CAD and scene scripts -
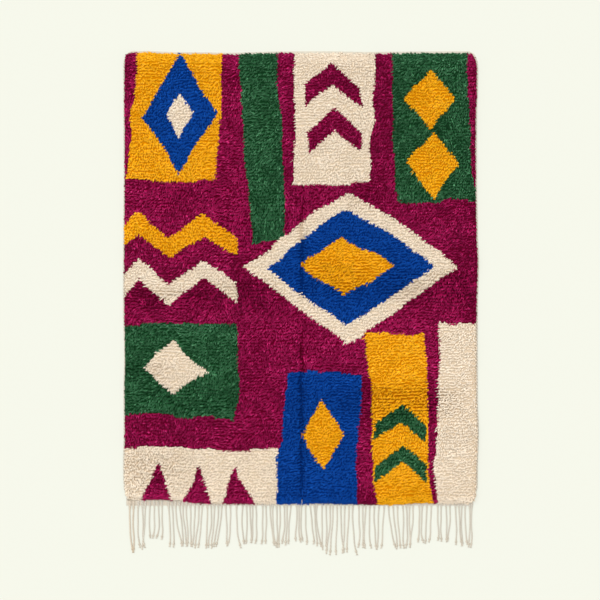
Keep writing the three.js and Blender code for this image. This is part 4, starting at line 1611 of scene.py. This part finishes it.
@dataclass
class Fringe:
    """The knotted warp ends, with the woven strip that they hang from."""

    survey: Survey
    strip_front: float
    strip_left: float
    strip_right: float
    strip_top: float = 3.2 * MM
    strip_cells: tuple[int, int] = (380, 8)
    rib: float = 5.2 * MM  # the width of the strip's ribs
    relief: float = 0.7 * MM  # and their height
    scallop: float = 3.0 * MM  # how far the strip's front draws in between two strands
    root_half: float = 5.0 * MM  # how wide it stands out at a strand, either way
    root_depth: float = 27.0 * MM
    half_width: float = 3.3 * MM
    width_uneven: float = 0.06
    pressed: float = 0.6  # how high it is for its width
    knot_place: float = 13.0 * MM  # from the tip of a strand to its knot
    knot_size: float = 3.3 * MM
    length_uneven: float = 5.0
    bow: float = 5.5 * MM
    wave: float = 2.0 * MM  # and how far it wanders in shorter waves
    stray: float = 5.0 * MM  # how far its tip lies off its even place
    curl: float = 10.0 * MM  # how far its last part curls aside
    step: float = 2.2 * MM  # how much higher its root lies, on the strip
    flare: float = 0.55  # how much wider its root is, where the warps come together
    rings: int = 32
    plies_out: float = 0.17
    ply_turns: float = 9.0
    frayed: int = 7  # threads at the end of a strand
    thread: float = 1.1 * MM  # half their width
    fan: float = 0.8  # how far they spread to either side, as a slope
    thread_reach: tuple[float, float] = (1.0, 5.0)  # how far past the strand they end, in millimetres
    thread_level: tuple[float, float] = (1.6, 3.2)  # and how high they start
    knot_rings: int = 22
    highest: float = 6.3 * MM
    stained: float = 1.12  # how much thicker the strands with a stain are

    def __post_init__(self) -> None:
        """Works out the strands' lines, from root to tip, and their tones."""
        self.lines, self.tones = self._lines()

    def build(self) -> list[bpy.types.Object]:
        """Makes the fringe.

        Returns:
            The strip, the strands and their ends.
        """
        warp = WarpFinish(turns=self.ply_turns).material()
        strip = dress(self._strip(), StripFinish().material())
        ends = (self._strands(), self._knots(), self._threads())
        return [strip] + [dress(piece, warp) for piece in ends]

    def _lines(self) -> tuple[Floats, Floats]:
        """Works out the line of every strand on the floor.

        Returns:
            For each strand its points from root to tip, and its tone.
        """
        share = np.linspace(0.0, 1.0, self.rings)
        lines, tones = [], []
        for place, bunch in enumerate(BUNCHES):
            for i in range(bunch.strands):
                number = len(lines)
                reach = (bunch.hang + self.length_uneven * uneven(number, 6)) * MM + self.root_depth
                root = (bunch.root + i * bunch.root_gap) * MM
                tip = (bunch.tip + i * bunch.tip_gap) * MM + self.stray * uneven(number, 9)
                x = root + (tip - root) * eased(share ** 1.5)
                x = x + self.bow * uneven(number, 5) * np.sin(math.pi * share)
                turns = share * (1.4 + 0.5 * uneven(number, 10)) + uneven(number, 11)
                x = x + self.wave * share * np.sin(math.tau * turns)
                x = x + self.curl * uneven(number, 12) * share ** 5
                y = self.strip_front + self.root_depth - reach * share
                lines.append(np.stack([x, y, np.full_like(x, self.half_width)], 1))
                tones.append(1.0 if place == 0 else 0.45 * uneven(number, 7))
        return np.array(lines), np.array(tones)

    def _strip(self) -> bpy.types.Object:
        """Makes the ribbed woven strip, whose back follows the pile's edge.

        Returns:
            The strip.
        """
        strip, u, v = flat_grid("woven_strip", *self.strip_cells)
        x = self.strip_left + u * (self.strip_right - self.strip_left)
        lines = np.linspace(self.strip_left + MM, self.strip_right - MM, 90)
        back = np.interp(x, lines, self.survey.edge(lines, 0.5 * self.strip_top, (0.0, -1.0)))
        away = np.abs(x[:, None] - self.lines[None, :, 0, 0]).min(axis=1)
        front = self.strip_front + self.scallop * (1.0 - np.exp(-(away / self.root_half) ** 2))
        thicken(strip, x, front + v * (back - front), self.strip_top - self.relief)
        points = points_of(strip.data)
        wander = 0.6 * SoftNoise(63, 0.03).at(points[:, 0], points[:, 1])
        ribs = np.abs(np.sin(points[:, 1] * math.pi / self.rib + wander))
        points[:, 2] += self.relief * ribs * (points[:, 2] > MM)
        set_points(strip.data, points)
        strip.data.shade_smooth()
        return strip

    def _strands(self) -> bpy.types.Object:
        """Lays a plied strand along every line.

        Returns:
            The strands as one piece.
        """
        shares = np.linspace(0.0, 1.0, self.rings)
        tube = Tube(8, tuple((share, 1.0) for share in shares))
        lines = self.lines.copy()
        thick_and_thin = SoftNoise(64, 0.012).at(lines[:, :, 0], lines[:, :, 1])
        width = self.half_width * (1.0 + self.width_uneven * thick_and_thin)
        width[self.tones > 0.9] *= self.stained
        lines[:, :, 2] = width * (1.0 + 0.5 * self.plies_out)
        rolled = math.tau * np.random.default_rng(65).random(len(lines))
        points = tube.laid(lines, width, rolled, 0.0, self.plies_out, self.ply_turns)
        points[:, :, 2] *= self.pressed
        ring = np.round(tube.share * (self.rings - 1)).astype(int)
        middle = lines[:, ring, 0]
        wider = 1.0 + self.flare * (1.0 - eased((tube.share - 0.11) / 0.12))
        points[:, :, 0] = middle + (points[:, :, 0] - middle) * wider
        points[:, :, 2] += self.step * (1.0 - eased(tube.share * 9.0 - 0.9))
        points[:, :, 2] = np.maximum(points[:, :, 2], FLOOR_GAP)
        return Copies("fringe_strands", tube, points, tube.share, self.tones).piece(len(lines), 1)

    def _knots(self) -> bpy.types.Object:
        """Ties an overhand knot near the end of every strand.

        Returns:
            The knots as one piece.
        """
        tube = Tube(4, tuple((share, 1.0) for share in np.linspace(0.0, 1.0, self.knot_rings)))
        turn = np.linspace(0.0, math.tau, self.knot_rings)
        loop = np.stack([np.sin(turn) + 2.0 * np.sin(2.0 * turn),
                         np.cos(turn) - 2.0 * np.cos(2.0 * turn),
                         -1.1 * np.sin(3.0 * turn)], 1) / 3.0
        paths = []
        for number, line in enumerate(self.lines):
            centre, heading = self._place_on(line)
            side = np.array([-heading[1], heading[0]])
            spun = loop[:, [0, 1]] * self.knot_size * (1.0 + 0.12 * uneven(number, 8))
            flat = centre + 1.15 * spun[:, :1] * heading + spun[:, 1:] * side
            height = self.knot_size * (0.85 + 0.4 * loop[:, 2])
            paths.append(np.column_stack([flat, height]))
        path = np.array(paths)
        width = np.full(path.shape[:2], 0.95 * self.knot_size)
        points = tube.laid(path, width, np.zeros(len(path)))
        points[:, :, 2] = np.clip(points[:, :, 2], FLOOR_GAP, self.highest)
        along = np.full(len(tube.share), KNOT_ALONG)
        return Copies("fringe_knots", tube, points, along, self.tones).piece(10, 9)

    def _place_on(self, line: Floats) -> tuple[Floats, Floats]:
        """Finds where the knot of a strand is.

        Args:
            line: The strand's line.

        Returns:
            The knot's place and the strand's heading there, both on the floor.
        """
        left = np.linalg.norm(line[:, :2] - line[-1, :2], axis=1)
        number = int(np.argmin(np.abs(left - self.knot_place)))
        heading = lengths_to_one(line[number, :2] - line[number - 1, :2])
        return line[number, :2], heading

    def _threads(self) -> bpy.types.Object:
        """Frays the end of every strand into a few loose threads.

        Returns:
            The threads as one piece.
        """
        rng = np.random.default_rng(66)
        shares = (0.0, 0.5, 1.0)
        tube = Tube(3, ((0.0, 1.0), (0.5, 0.9), (1.0, 0.0)))
        paths = []
        for line in self.lines:
            heading = lengths_to_one(line[-1, :2] - line[-3, :2])
            side = np.array([-heading[1], heading[0]])
            for _ in range(self.frayed):
                spread, reach = rng.uniform(-self.fan, self.fan), rng.uniform(*self.thread_reach) * MM
                start = line[-1, :2] - 3.0 * MM * heading + 2.6 * MM * spread * side
                away = lengths_to_one(heading + spread * side)
                bend = np.array([start + away * (3.0 * MM + reach) * share for share in shares])
                height = np.array([1.0, 0.75, 0.35]) * rng.uniform(*self.thread_level) * MM
                paths.append(np.column_stack([bend, height]))
        path = np.array(paths)
        width = np.full(path.shape[:2], self.thread)
        points = tube.laid(path, width, math.tau * rng.random(len(path)))
        points[:, :, 2] = np.maximum(points[:, :, 2], FLOOR_GAP)
        tones = np.repeat(self.tones, self.frayed)
        return Copies("fringe_ends", tube, points, np.ones(len(tube.share)), tones).piece(25, 24)


@dataclass
class Studio:
    """The pale floor, the soft light and the camera that looks straight down."""

    middle_x: float = -2.7 * MM
    middle_y: float = -100.2 * MM
    view_width: float = 2.708
    lens: float = 100.0
    sensor: float = 36.0
    floor_size: float = 150.0
    floor_drop: float = 0.4 * MM
    key_heading: tuple[float, float, float] = (0.75, -0.62, -1.0)  # the way the soft light shines
    key_strength: float = 1.25
    key_width: float = 40.0  # in degrees

    def build(self) -> None:
        """Sets up the floor, the lights, the camera and the plain way of showing colours."""
        self._floor()
        self._camera()
        self._lights()
        bpy.context.scene.view_settings.view_transform = "Standard"

    def _floor(self) -> None:
        """Lays the floor."""
        bpy.ops.object.select_all(action="DESELECT")
        bpy.ops.mesh.primitive_plane_add(size=self.floor_size, location=(0.0, 0.0, -self.floor_drop))
        floor = bpy.context.active_object
        floor.name = "studio_floor"
        floor.data.materials.append(FloorFinish().material())

    def _camera(self) -> None:
        """Hangs the camera over the rug's middle."""
        data = bpy.data.cameras.new("camera_above")
        data.lens, data.sensor_width = self.lens, self.sensor
        data.clip_end = 100.0
        camera = bpy.data.objects.new("camera_above", data)
        camera.location = (self.middle_x, self.middle_y, self.view_width * self.lens / self.sensor)
        bpy.context.scene.collection.objects.link(camera)
        bpy.context.scene.camera = camera

    def _lights(self) -> None:
        """Adds a wide soft light from the upper left, and an even light from all round."""
        world = bpy.data.worlds.new("even_light")
        world.use_nodes = True
        even = world.node_tree.nodes["Background"]
        even.inputs["Color"].default_value, even.inputs["Strength"].default_value = (1.0, 1.0, 1.0, 1.0), 1.0
        bpy.context.scene.world = world
        data = bpy.data.lights.new("soft_key", "SUN")
        data.energy, data.angle = self.key_strength, math.radians(self.key_width)
        key = bpy.data.objects.new("soft_key", data)
        key.rotation_euler = Vector(self.key_heading).to_track_quat("-Z", "Y").to_euler()
        bpy.context.scene.collection.objects.link(key)


def main() -> None:
    """Builds the rug and its studio in order, and says what each piece is."""
    logging.basicConfig(level=logging.INFO, format="%(message)s")
    Studio().build()
    body = Survey("pile_rug")
    pile_foot, weave_edge = Outline.measured(body, PILE_LEVEL), Outline.measured(body, WEAVE_LEVEL)
    design, nap = Design(), Nap(pile_foot)
    pile = Pile(body, Knots.tied(pile_foot, body, design), nap).build()
    ground = GroundWeave(weave_edge, body, design, nap).build()
    strip_low, strip_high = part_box("end_fringe")
    strip_ends = (strip_low.x, STRIP_RIGHT)
    cords = Selvedge(pile_foot, strip_ends).build()
    fringe = Fringe(Survey("end_fringe"), strip_high.y - STRIP_DEPTH, *strip_ends).build()
    for node, pieces in (("pile_rug", pile + [ground, cords]), ("end_fringe", fringe)):
        for piece in pieces:
            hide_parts(node)
            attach(piece, "root")
            triangles = sum(face.loop_total - 2 for face in piece.data.polygons)
            log.info("%s: %d triangles", piece.name, triangles)
    pile + [cords] + fringe


if __name__ == "__main__":
    main()
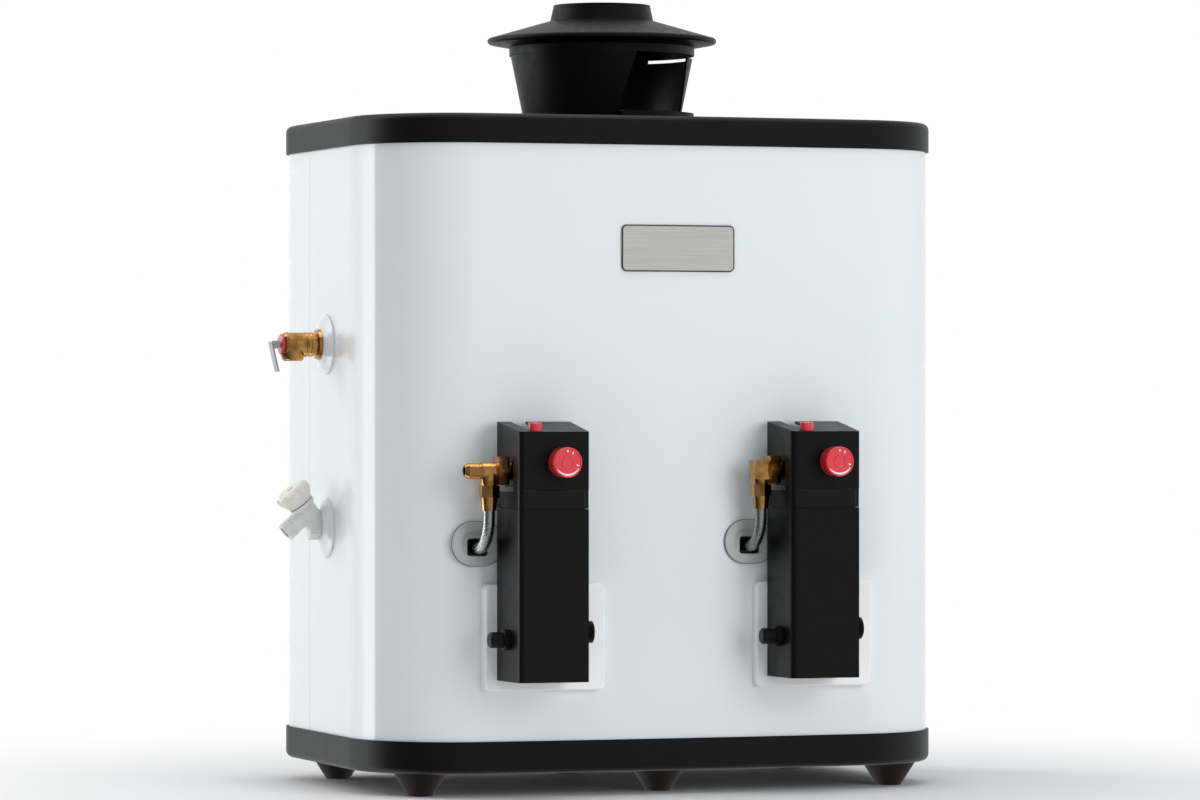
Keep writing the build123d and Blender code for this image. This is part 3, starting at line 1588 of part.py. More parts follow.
    with BuildPart() as igniter_button:
        add(
            turned(
                (wall_x, cover_middle_y, igniter_z),
                (1, 0, 0),
                [
                    (-igniter_reach, 0),
                    (-igniter_reach, igniter_radius - 1.5),
                    (1.5 - igniter_reach, igniter_radius),
                    (igniter_inside, igniter_radius),
                    (igniter_inside, 0),
                ],
            )
        )
    save(igniter_button, f"{name}_igniter_button")

    latch_wall_x = middle_x + wall_reach
    arm_x = latch_wall_x - latch_arm_inside - latch_arm_sheet
    tooth_front_y = cover_middle_y + latch_arm_length - latch_tooth_length
    with BuildPart() as cover_latch:
        add(
            turned(
                (latch_wall_x, cover_middle_y, latch_z),
                (1, 0, 0),
                [
                    (-latch_arm_inside - latch_arm_sheet, 0),
                    (-latch_arm_inside - latch_arm_sheet, latch_neck_radius),
                    (latch_neck_length, latch_neck_radius),
                    (latch_reach - 1.5, latch_flare_radius),
                    (latch_reach, latch_flare_radius),
                    (latch_reach, 0),
                ],
            )
        )
        with BuildSketch(side_plane(arm_x)):
            with Locations((cover_middle_y + latch_arm_length / 2, latch_z)):
                Rectangle(latch_arm_length, latch_arm_width)
            tooth_z = latch_z - latch_arm_width / 2 - latch_tooth_drop / 2
            with Locations((tooth_front_y + latch_tooth_length / 2, tooth_z)):
                Rectangle(latch_tooth_length, latch_tooth_drop)
        extrude(amount=latch_arm_sheet)
    save(cover_latch, f"{name}_cover_latch")

    lug_y = tooth_front_y - strike_gap - strike_lug
    bar_high = latch_z - latch_arm_width / 2 - latch_tooth_drop - strike_gap
    lug_high = latch_z - latch_arm_width / 2 - strike_gap
    door_place = (axis_x, (door_low + door_high) / 2)
    with BuildPart() as burner_door:
        with BuildSketch(front_plane(module_face_y + 20)):
            with Locations(door_place):
                RectangleRounded(door_width, door_high - door_low, door_corner)
        extrude(amount=module_face_y + 20 - door_front_y)
        fillet(burner_door.edges().group_by(Axis.Y)[0], door_edge_round)
        with BuildSketch(front_plane(door_front_y + door_sheet)):
            with Locations(door_place):
                RectangleRounded(
                    door_width - 2 * door_sheet,
                    door_high - door_low - 2 * door_sheet,
                    door_corner - door_sheet,
                )
        extrude(amount=-40, mode=Mode.SUBTRACT)
        with BuildSketch(front_plane(door_front_y - 1)):
            with Locations((knob_x, (door_slot_low + door_slot_high) / 2)):
                Rectangle(door_slot_width, door_slot_high - door_slot_low)
        extrude(amount=-(door_sheet + 2), mode=Mode.SUBTRACT)
        add(panel_skin, mode=Mode.SUBTRACT)
        with BuildSketch(side_plane(arm_x)):
            with Locations(((lug_y + door_front_y + door_sheet / 2) / 2, bar_high - strike_bar / 2)):
                Rectangle(door_front_y + door_sheet / 2 - lug_y, strike_bar)
            with Locations((lug_y + strike_lug / 2, (bar_high + lug_high) / 2)):
                Rectangle(strike_lug, lug_high - bar_high)
        extrude(amount=latch_arm_sheet)
    save(burner_door, f"{name}_burner_door")

    run_ends = [
        (axis_x, venturi_z, venturi_mouth_y, main_tube_radius),
        (axis_x + pilot_tube_right, pilot_run_z, casing_y - burner_radius - pilot_end_from_burner, pilot_tube_radius),
        (axis_x - sensor_tube_left, pilot_run_z, casing_y - burner_radius - pilot_end_from_burner, sensor_tube_radius),
    ]
    with BuildPart() as gas_tubes:
        for tube_x, run_z, end_y, tube_radius in run_ends:
            with BuildLine() as tube_route:
                FilletPolyline(
                    (tube_x, cover_middle_y, valve_low),
                    (tube_x, cover_middle_y, run_z),
                    (tube_x, end_y, run_z),
                    radius=tube_bend,
                )
            with BuildSketch(Plane(tube_route.line @ 0, z_dir=tube_route.line % 0)):
                Circle(tube_radius)
            sweep(path=tube_route.line)
    save(gas_tubes, f"{name}_gas_tubes")


for module_name, module_axis_x in modules.items():
    build_module(module_name, module_axis_x)
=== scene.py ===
import json
import math
from collections import namedtuple

import bmesh
import bpy
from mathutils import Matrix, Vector


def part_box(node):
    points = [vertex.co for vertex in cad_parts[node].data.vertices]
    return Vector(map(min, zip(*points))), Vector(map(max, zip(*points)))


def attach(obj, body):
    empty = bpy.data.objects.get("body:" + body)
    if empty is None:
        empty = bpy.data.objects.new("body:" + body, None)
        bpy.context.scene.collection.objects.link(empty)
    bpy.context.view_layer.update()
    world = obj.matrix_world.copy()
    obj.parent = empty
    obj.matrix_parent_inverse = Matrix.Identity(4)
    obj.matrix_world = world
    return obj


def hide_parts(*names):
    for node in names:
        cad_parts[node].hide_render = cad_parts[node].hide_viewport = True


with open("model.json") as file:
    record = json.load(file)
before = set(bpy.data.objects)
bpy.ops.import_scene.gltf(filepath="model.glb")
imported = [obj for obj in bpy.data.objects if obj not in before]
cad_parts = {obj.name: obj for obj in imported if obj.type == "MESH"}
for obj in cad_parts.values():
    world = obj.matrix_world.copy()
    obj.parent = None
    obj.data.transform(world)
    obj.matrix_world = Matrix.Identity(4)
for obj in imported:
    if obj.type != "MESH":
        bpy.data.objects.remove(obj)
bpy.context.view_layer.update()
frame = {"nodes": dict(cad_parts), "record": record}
nodes = frame["nodes"]
scene = bpy.context.scene

# Places repeated from the CAD for the detailed pieces; sizes are in metres, unless their name says MM
CASING_Y = 0.047
SIDE_X = 0.322
FITTING_Y = -0.19502
INLET_Z = 0.340
MODULES = {"left": -0.150, "right": 0.150}


# Materials; a noise mostly stays between these two
NOISE_LOW = 0.3
NOISE_HIGH = 0.7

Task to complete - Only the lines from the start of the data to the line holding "warp ends, with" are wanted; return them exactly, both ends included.

Response -
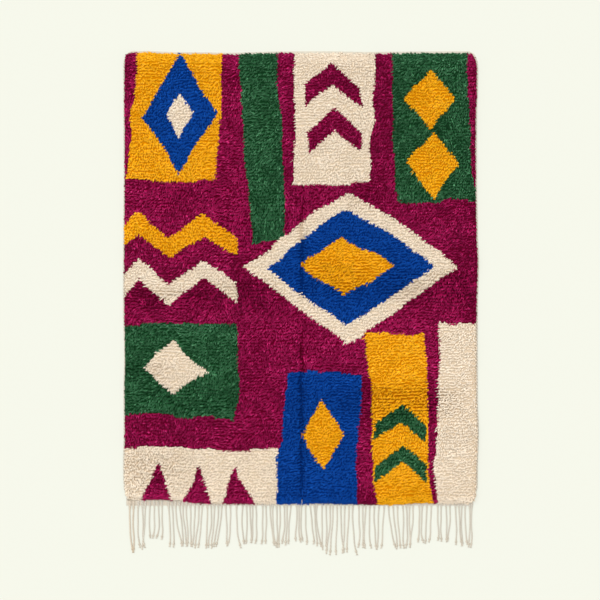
Keep writing the three.js and Blender code for this image. This is part 4, starting at line 1611 of scene.py. This part finishes it.
@dataclass
class Fringe:
    """The knotted warp ends, with the woven strip that they hang from."""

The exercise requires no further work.